Operating lease expense will typically be recognized on a straight-line basis, similar to how operating leases are accounted for today. However, as a lessee is required to reflect a lease liability and right-of-use asset on its balance sheet, there’s a unique process for amortizing the operating lease liability and asset. Interest expense on the outstanding lease obligation is calculated using the effective interest rate method, so you’ll start with the same front loaded recognition pattern as a finance lease. The lease obligation would be accounted for like other interest bearing obligations, cash paid less interest expense, represents a reduction in the obligation.
The right-of-use asset amortization, however, will be a new concept. It’s calculated as the difference between the lease expense and the interest expense in the period. In other words, it’s a plug.
Although, the total lease expense for operating leases economically includes both interest and amortization components, it’ll be reflected as an operating expense; not as interest or amortization.

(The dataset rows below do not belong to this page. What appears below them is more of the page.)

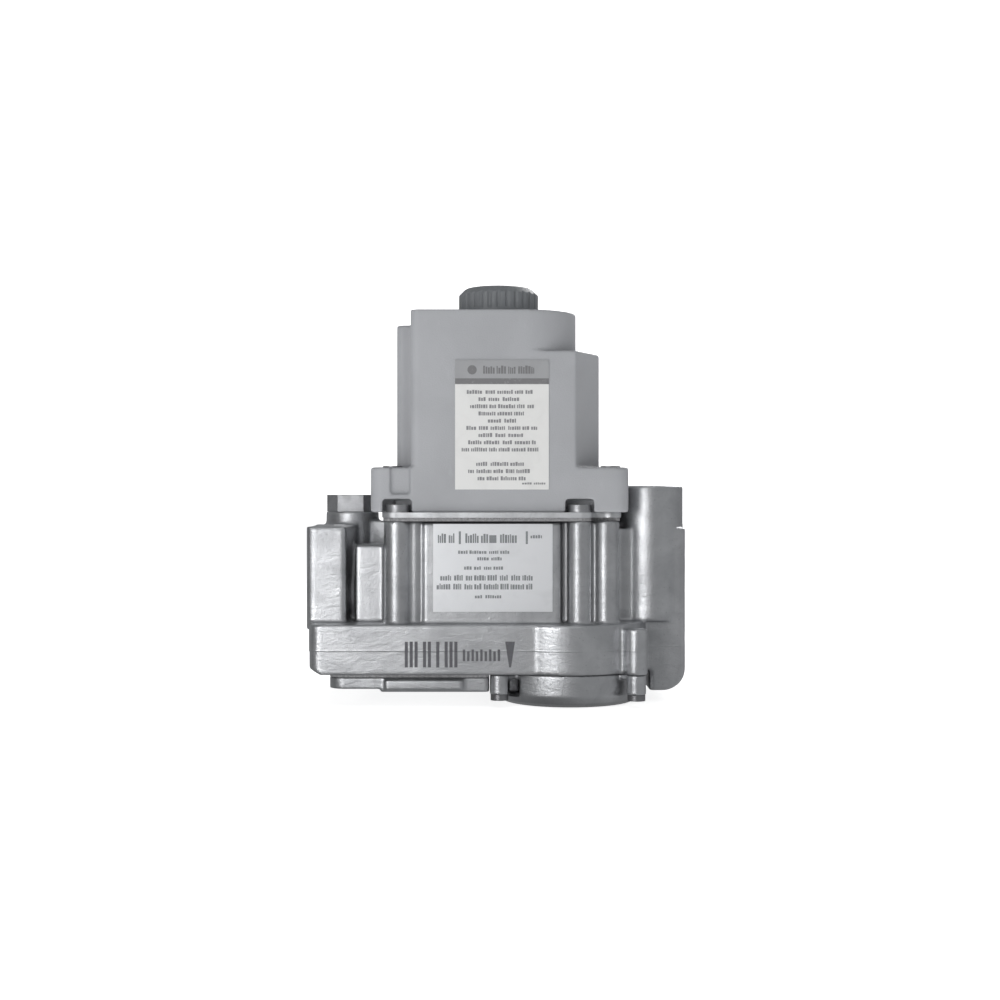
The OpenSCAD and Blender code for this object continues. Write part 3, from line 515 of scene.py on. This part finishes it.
def add_label_print():
    """Stand-in print for the cover's label: a heading with a round mark, a bar and rows of strokes."""
    low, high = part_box("cover_label")
    width = high.x - low.x
    header_floor = high.z - 4.7 * MM
    bar_floor = header_floor - 1.5 * MM
    field = Print(low.y)
    field.bar(low.x, high.x, header_floor, high.z)
    grey = printed_film("label_heading", (0.31, 0.315, 0.325), roughness=0.5)
    add_piece("label_heading", field.mesh("label_heading"), grey, "valve")

    bar = Print(low.y)
    bar.bar(low.x, high.x, bar_floor, header_floor)
    mark_r = 1.2 * MM
    mark_x = low.x + 4.4 * MM
    mark_z = header_floor + 2.2 * MM
    turns = [t * math.pi / 12 for t in range(24)]
    bar.lift = 0.05 * MM
    bar.shape([(mark_x + mark_r * math.sin(a), mark_z + mark_r * math.cos(a)) for a in turns])
    bar.words(low.x + width * 0.59, width * 0.58, mark_z - 1.0 * MM, 2.1 * MM, 11)
    dark = printing_ink("heading_ink", (0.165, 0.165, 0.17))
    add_piece("heading_marks", bar.mesh("heading_marks"), dark, "valve")

    text = Print(low.y)
    pitch = 1.86 * MM
    row_shares = (0.75, 0.5, 0.68, 0.50, 0.30, 0.76, 0.5, 0.72, 0.86, 0.0, 0.55, 0.72, 0.52)
    for i, share in enumerate(row_shares):
        if share:
            row = bar_floor - 2.5 * MM - i * pitch
            text.words(low.x + width * 0.50, width * share, row, 1.05 * MM, 20 + i)
    text.words(high.x - 3.9 * MM, 6.0 * MM, low.z + 1.3 * MM, 0.55 * MM, 60)
    ink = printing_ink("label_ink", (0.22, 0.22, 0.23))
    add_piece("label_print", text.mesh("label_print"), ink, "valve")


def add_rating_print():
    """Stand-in print for the rating plate: one row of blocks over rows of strokes."""
    low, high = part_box("rating_plate")
    width = high.x - low.x
    ink = Print(low.y)
    row = high.z - 4.9 * MM
    tall = 2.5 * MM
    for start, share in ((0.04, 0.15), (0.27, 0.19), (0.56, 0.16)):
        ink.words(low.x + width * (start + share / 2), width * share, row, tall, int(100 * start))
    ink.bar(low.x + width * 0.47, low.x + width * 0.53, row, row + tall * 0.8)
    for share in (0.215, 0.775):
        ink.bar(low.x + width * share, low.x + width * (share + 0.018),
                row - 0.3 * MM, row + tall * 1.2)
    ink.words(low.x + width * 0.87, width * 0.11, row + 1.2 * MM, 0.9 * MM, 75)
    rows = ((0.44, 0.46, 5.1), (0.48, 0.22, 6.8), (0.43, 0.34, 9.2),
            (0.45, 0.78, 12.0), (0.43, 0.80, 14.3), (0.46, 0.22, 16.6))  # middle, share, mm down
    for i, (middle, share, drop) in enumerate(rows):
        tall = 1.5 * MM if share > 0.7 else 0.9 * MM
        ink.words(low.x + width * middle, width * share, high.z - (drop + 2.6) * MM, tall, 80 + i)
    material = printing_ink("plate_ink", (0.20, 0.21, 0.22))
    add_piece("plate_print", ink.mesh("plate_print"), material, "valve")


def add_date_marks():
    """Ink stamp on the slab in place of a date: tall bars, short bars and a plain wedge."""
    ink = Print(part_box("valve_body")[0].y + SLAB_SET_BACK)
    floor = -17.4 * MM
    top = floor + 6.6 * MM
    x = 26.4 * MM
    for bars in (3, 2, 1, 3):
        for _ in range(bars):
            ink.bar(x, x + 0.8 * MM, floor, top)
            x += 1.25 * MM
        x += 0.9 * MM
    for k in range(9):
        ink.bar(x, x + 0.62 * MM, floor + 1.6 * MM, floor + (4.6 - 0.5 * (k % 2)) * MM)
        x += 1.12 * MM
    x += 0.8 * MM
    ink.shape([(x + 1.0 * MM, floor), (x + 1.5 * MM, floor), (x + 2.5 * MM, top), (x, top)])
    material = printing_ink("stamp_ink", (0.09, 0.09, 0.10))
    add_piece("date_marks", ink.mesh("date_marks"), material, "valve")


def add_port_thread(name, mouth, inward, metal):
    """Helical ridges of the pipe thread, standing in from the port's wall."""
    pitch = 25.4 / 14 * MM
    wall = 10.0 * MM
    rise = 0.95 * MM
    root = wall + 0.05 * MM  # sunk a little into the casting
    first_turn = 0.9 * MM
    per_turn = 72
    steps = int(12.2 * MM / pitch * per_turn)
    build = bmesh.new()
    rings = []
    for i in range(steps + 1):
        angle = 2 * math.pi * i / per_turn
        along = first_turn + pitch * i / per_turn
        fade = min(1.0, i / (per_turn * 0.6), (steps - i) / (per_turn * 1.5) + 0.02)
        crest = wall - rise * fade
        ring = []
        for radius, shift in ((root, -0.46), (crest, -0.06), (crest, 0.06), (root, 0.46)):
            x = mouth + inward * (along + shift * pitch)
            ring.append(build.verts.new((x, radius * math.cos(angle), radius * math.sin(angle))))
        rings.append(ring)
    for a, b in zip(rings, rings[1:]):
        for k in range(3):
            build.faces.new((a[k], a[k + 1], b[k + 1], b[k]))
        build.faces.new((a[3], a[0], b[0], b[3]))
    build.faces.new(rings[0])
    build.faces.new(list(reversed(rings[-1])))
    bmesh.ops.recalc_face_normals(build, faces=build.faces)
    mesh = mesh_from(build, name)
    mesh.shade_smooth()
    mesh.set_sharp_from_angle(angle=math.radians(30))
    add_piece(name, mesh, metal, "valve")


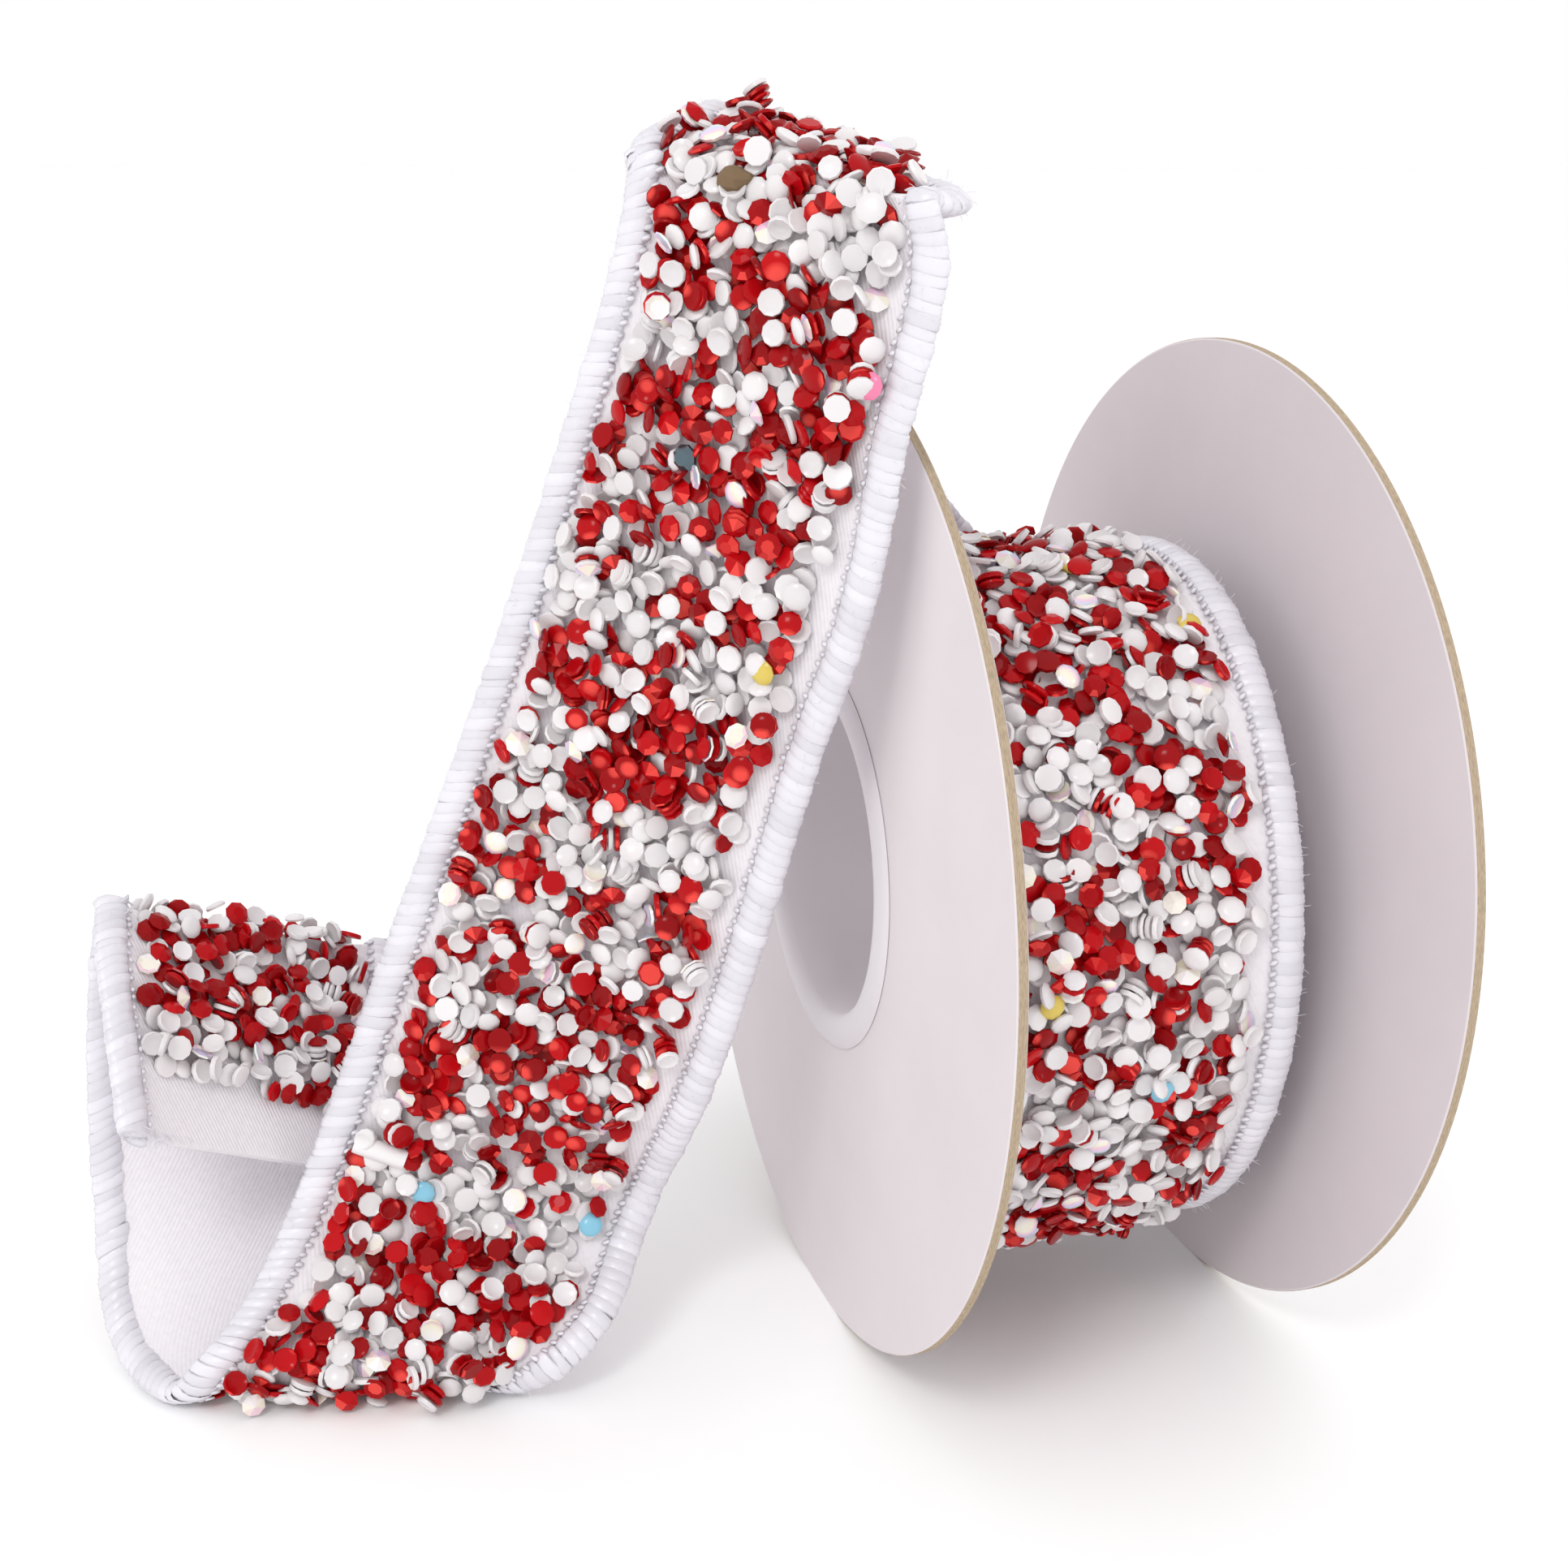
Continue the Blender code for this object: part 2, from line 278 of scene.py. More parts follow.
class ClothSettings(bpy.types.PropertyGroup):
    """The ribbon's cloth and its overlocked edges."""
    pitch: number_setting("Stitch pitch", "Distance between two stitches of the edge", 0.00118,
                          "LENGTH")
    thread: number_setting("Thread", "Thickness of a bundle of edge threads", 0.00034, "LENGTH")
    seed: bpy.props.IntProperty(name="Seed", description="Sets how stitches and fibres differ",
                                default=11)
    cloth: colour_setting("Cloth", "Satin cloth", "#EEEAEE")
    edge: colour_setting("Edge thread", "Overlock thread", "#EAE7EF")


class SpoolSettings(bpy.types.PropertyGroup):
    """The cardboard spool."""
    liner: number_setting("Liner", "Thickness of the white paper on each face of the board",
                          0.00012, "LENGTH")
    card: colour_setting("Board face", "White liner paper", "#E0D8DB")
    kraft: colour_setting("Board core", "Kraft plies at the cut edge", "#C2AE95")
    paper: colour_setting("Core paper", "White paper of the core", "#E2DCE0")


class StageSettings(bpy.types.PropertyGroup):
    """The floor and the lights."""
    key: number_setting("Key light", "Power of the light above the front", 3.6, "POWER")
    fill: number_setting("Fill light", "Power of the light on the right", 1.0, "POWER")
    room: number_setting("Room light", "Strength of the white room all round", 1.0)
    floor: colour_setting("Floor", "Pale floor", "#FFFFFF")


def settings(group):
    return getattr(bpy.context.scene, group)


# Flat cloth to space


def lengths_along(points):
    steps = np.linalg.norm(np.diff(points, axis=0), axis=1)
    return np.concatenate([[0.0], np.cumsum(steps)])


def unit_normals(steps, lines):
    """Unit normals of a sheet, from steps along it and lines across it."""
    normal = np.cross(steps, lines)
    return normal / np.linalg.norm(normal, axis=-1, keepdims=True)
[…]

Notwithstanding the difference in the timing of expense recognition for finance and operating leases, the total expense over the life of a lease is the same regardless of classification.
A final area of change relates to sale and leaseback guidance. There are two important points I’d like to highlight. Currently, the most prescriptive sale and leaseback guidance is applied only to real estate and certain equipment, but the new sale and leaseback guidance will apply to all equipment as well as other tangible assets. Second, the new guidance replaces the current highly prescriptive rules, with a more principles based approach that’s focused on whether control of the underlying asset has been transferred to the lessor.
Judgment will be required to apply many aspects of the standard. Some companies are already starting to think about adoption and transition. Lessees may find that the most significant impact of the new standard will be the effort required to establish robust processes. Those processes will be needed to support the classification and measurement of related assets and liabilities, as well as the significant additional disclosures required.